Posted by: Chris at October 11, 2008 12:44 PMIf Joe Swanberg was as cool as he thought he was then Nights and Weekends would've been hardcore. Joe and Greta in the bathroom, fucking, Greta on top, Joe with Greta's underwear in his mouth. My problem with his movies is that he thinks he's going too far, and he's not even going anywhere. It's all just bland and precious and nice. He risks nothing because there is nothing to risk. This is airhead cinema, A Warhol-Morrisey Production with the tension, bite and black humor stripped away. It is exactly what it pretends to be and nothing more. It's Masterpiece Theater for cable access. It would take exactly one scene of gore and surrealism to make these movies seem futuristic, but that idea is never explored because these are not interesting people making these movies. They are smug and happy and at one with their bodies and it all just feels a little too New Age-y for me. Every scene seems to start the moment after the two characters are done taking a post-yoga shower. It makes me wonder whether or not Joe Swanberg lives in a community for single people, like that Apartment Complex from The Wild Life. Or maybe I just need to relax. Maybe it's all just not that big of a deal. Isn't that what they always say as they're trying to enter you from behind without your permission?

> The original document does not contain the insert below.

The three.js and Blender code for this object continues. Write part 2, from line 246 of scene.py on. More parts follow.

Posted by: George Benjamin at October 12, 2008 2:51 AMWhat a disappointing batch of comments. Making a film without writing a script is not lazy, it's just a different approach to the end result. Putting out the amount of work that Swanberg does, whether you like it or not, should forever exclude him from being called "lazy". Pointing out that mumblecore films are about privilaged white people and their emo problems is what I would call lazy. If you think the movie is boring, fine, then you have some issues with its pacing, structure or direction. But pinning the blame on the characters themselves illuminates how little thought you are putting into what the film is and what it's trying to accomplish, which is finding universal truths. I've seen countless enjoyable films about 1930's American aristocrats and their romantic foibles or troubled youths in the inner city even though I'd not consider either group exciting or attractive to be around in real life. I just don't see how mumblecore existing can personally offend anyone.
Posted by: Chad at October 12, 2008 9:38 AMChad, to act as if there is no difference between a diarist and a novelist is also pretty lazy. Most of the people here have put more thought into their comments than Swanberg has put into any of his movies. Don't mistake quantity for quality. Prolixity does not equal profundity.

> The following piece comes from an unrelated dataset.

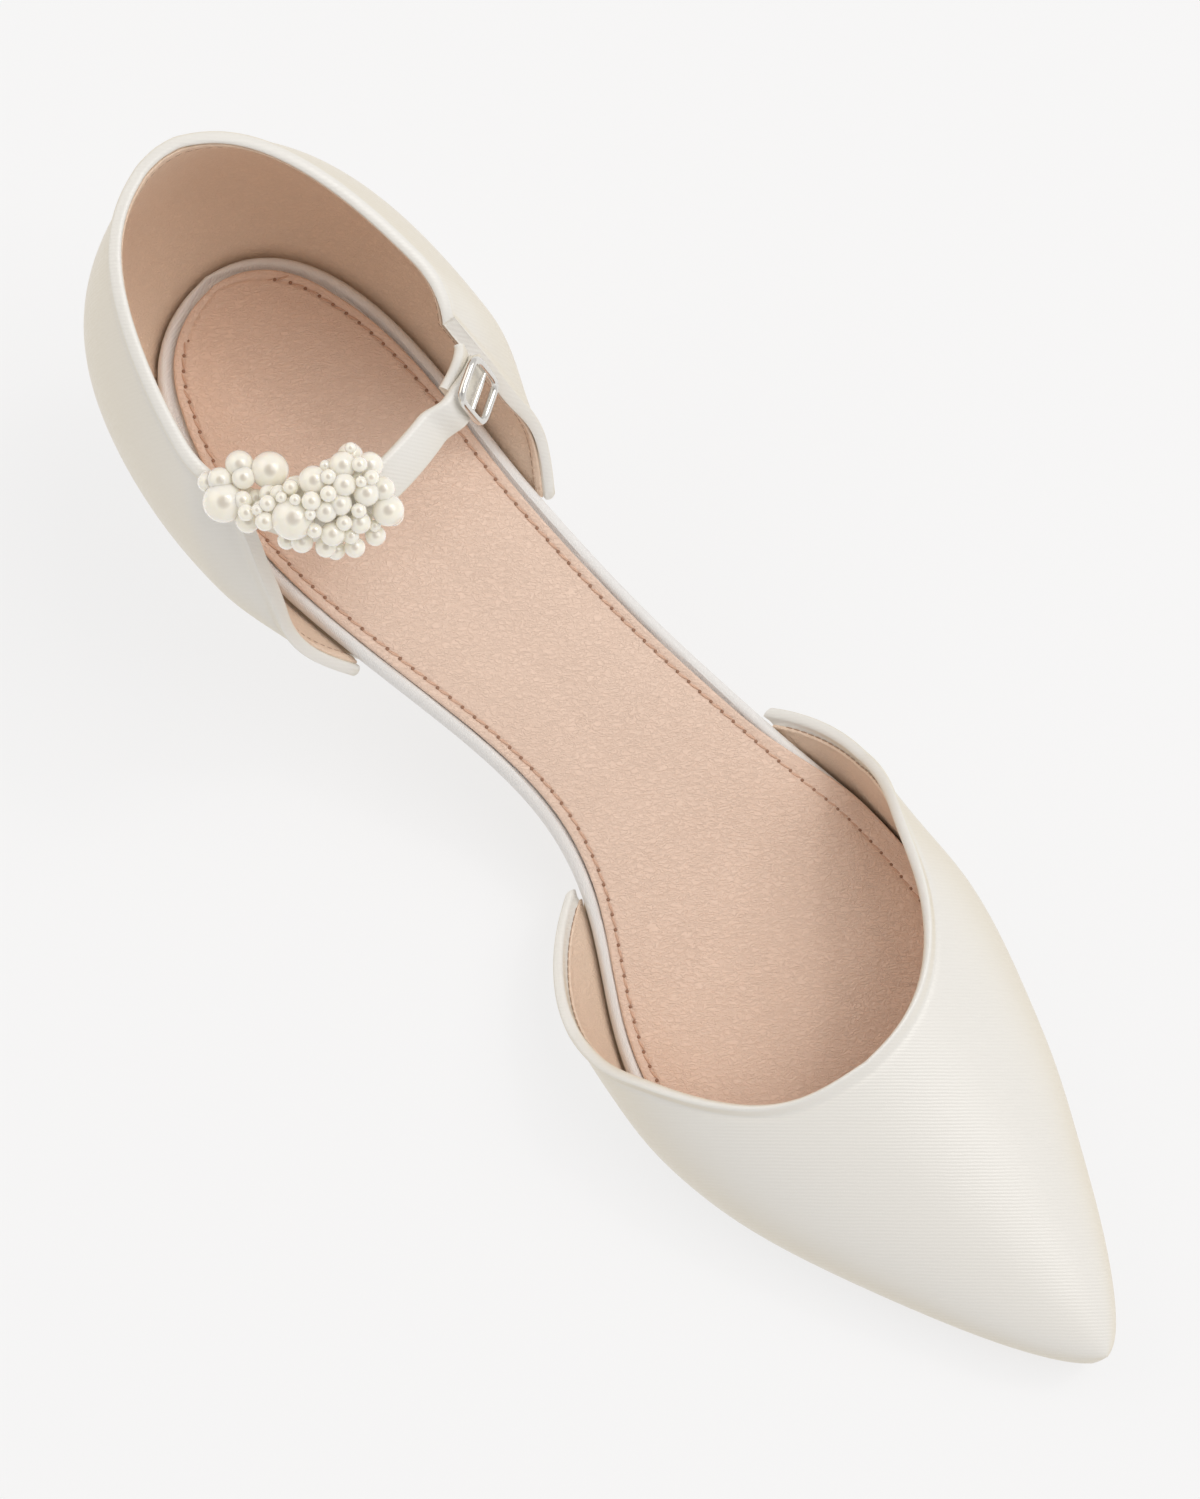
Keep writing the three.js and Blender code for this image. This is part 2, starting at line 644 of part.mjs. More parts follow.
function buckleFrame() {
  const { long, tall, bar, thick, corner } = BUCKLE;
  const outline = roundedOutline(new THREE.Shape(), long, tall, corner);
  outline.holes.push(roundedOutline(
    new THREE.Path(), long - 2 * bar, tall - 2 * bar, corner - bar / 2,
  ));
  const frame = bareGeometry(new THREE.ExtrudeGeometry(outline, {
    depth: thick, bevelEnabled: false, curveSegments: 5,
  }));
  const prong = bareGeometry(
    new THREE.CylinderGeometry(PRONG.radius, PRONG.radius, long - bar, PRONG.sides),
  );
  prong.rotateZ(Math.PI / 2);
  prong.translate(0, 0, thick / 2);
  const buckle = fromManifold(toManifold(frame).add(toManifold(prong)));
  const { place, out, up, ahead } = strapFrame(BUCKLE.angle);
  const lie = STRAP_THICKNESS * 1.5 + 2 * GAP + BUCKLE_REST;
  const turn = new THREE.Matrix4().makeBasis(ahead, up, out);
  turn.setPosition(place.addScaledVector(out, lie));
  return buckle.applyMatrix4(turn);
}

const group = new THREE.Group();

function addPiece(name, geometry, colour, roughness, metalness = 0) {
  const material = new THREE.MeshStandardMaterial({ color: colour, roughness, metalness });
  const mesh = new THREE.Mesh(geometry, material);
  mesh.name = name;
  group.add(mesh);
}

const SATIN = 0xe6e1d4;
const NUDE = 0xe8cbb4;
const SOLE_COLOUR = 0xd9c6ab;

addPiece('outsole', solePiece(
  -OUTSOLE_EDGE_CLOSED, INSOLE_LENGTH + OUTSOLE_EDGE_CLOSED, outsoleEdge, soleBottom, soleTop,
), SOLE_COLOUR, 0.6);
addPiece('insole', solePiece(
  0, INSOLE_LENGTH, insoleHalf, featherZ, (x) => featherZ(x) + INSOLE_THICKNESS,
), SATIN, 0.5);
addPiece('sock', solePiece(
  SOCK_INSET, INSOLE_LENGTH - SOCK_INSET,
  (side, x) => grownOutline(side, x, -SOCK_INSET), sockBottom, (x) => sockBottom(x) + SOCK_THICKNESS,
), NUDE, 0.55);
addPiece('vamp', solidBetween(vampFace(0), vampFace(UPPER_WALL), true), SATIN, 0.5);
addPiece('quarter', solidBetween(quarterFace(0), quarterFace(UPPER_WALL)), SATIN, 0.5);
addPiece('heel', heelBlock(), SATIN, 0.5);
addPiece('top_piece', topPiece(), SOLE_COLOUR, 0.7);
addPiece('ankle_strap', strapBand(
  -STRAP_BASE.angle, TAIL.end, 40, strapSection,
), SATIN, 0.5);
addPiece('strap_tab', strapBand(
  TAB.start, TAB.end, 8, () => bandSection(0),
), SATIN, 0.5);
addPiece('buckle', buckleFrame(), 0xd9d3c7, 0.25, 1);
addPiece('pearl_cluster', pearlBand(), 0xf1ede4, 0.3);

// The shoe's box is centred over the origin
const middle = new THREE.Box3().setFromObject(group).getCenter(new THREE.Vector3());
group.children.forEach((mesh) => mesh.position.set(-middle.x, -middle.y, 0));

export default group;
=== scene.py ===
"""A left court shoe in ivory satin: pointed toe, open waist, kitten heel, and an
ankle strap sewn with pearls. Shapes are worked out in millimetres from the back
of the insole forward, and every piece is then brought into the frame in metres."""
import bisect
import math
import random

import bmesh
import bpy
from mathutils import Matrix, Vector


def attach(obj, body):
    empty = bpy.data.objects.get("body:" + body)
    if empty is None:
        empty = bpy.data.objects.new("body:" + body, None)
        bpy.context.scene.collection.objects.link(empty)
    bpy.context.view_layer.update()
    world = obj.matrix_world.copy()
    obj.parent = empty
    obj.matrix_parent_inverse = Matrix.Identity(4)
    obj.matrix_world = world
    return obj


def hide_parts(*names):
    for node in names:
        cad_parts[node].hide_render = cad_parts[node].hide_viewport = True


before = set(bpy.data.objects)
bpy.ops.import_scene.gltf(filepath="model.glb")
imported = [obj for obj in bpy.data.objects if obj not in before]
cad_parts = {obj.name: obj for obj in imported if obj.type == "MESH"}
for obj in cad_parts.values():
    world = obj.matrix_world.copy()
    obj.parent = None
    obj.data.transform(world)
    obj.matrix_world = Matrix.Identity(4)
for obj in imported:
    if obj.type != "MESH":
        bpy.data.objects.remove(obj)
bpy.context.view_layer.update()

# Where the middle of the shoe's box lies, from the back of the insole
MIDDLE = Vector((123.26, 0.447, 0.0))

LENGTH = 253.0
HALF_BALL = 39.0
HEEL_HEIGHT = 50.5
RIDGE_HEIGHT = 70.0
INSOLE_LENGTH = 250.0
OUTSOLE_THICKNESS = 2.2
INSOLE_THICKNESS = 2.4
SOCK_THICKNESS = 1.2
SEAT_GAP = 0.3
UPPER_WALL = 1.9
FEATHER_EDGE = SEAT_GAP + UPPER_WALL
SOCK_INSET = 2.8
TOP_PIECE_HEIGHT = 5.6
# How far the upper and the insole reach down into the gap above the outsole
HEM_DROP = 0.27
# Between the heel and its neighbours
HEEL_GAP = 0.03

# The outsole against the insole: wider under the vamp and the heel, in at the waist
OUTSOLE_GROWTH = 1.3
OUTSOLE_WAIST_IN = 1.6
WAIST_BLEND = 6

# Satin and lining, the two layers of the upper
SATIN_THICKNESS = 1.3
LINING_START = 1.34
LINING_THICKNESS = 0.54
QUARTER_LINING_IN = 1.5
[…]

Posted by: PDF at October 12, 2008 10:45 AMI am not saying there is no difference between a diarist and a novelist. But I am saying that one is not necessarily less valid than the other.
Posted by: Chad at October 12, 2008 11:02 AMWow. Single greatest comment thread ever...
Posted by: at October 12, 2008 4:49 PMIt's sloppy attention-starved navel-gazing at its finest. It's also important to note that Gerwig deserves much credit for making Swanberg's lil batch o' movies as cloying as they are. I think the Eric Schaeffer analogy is pretty spot-on, except for the fact that Schaeffer only metaphorically jerked off on camera in a quest for "depth". Yawn.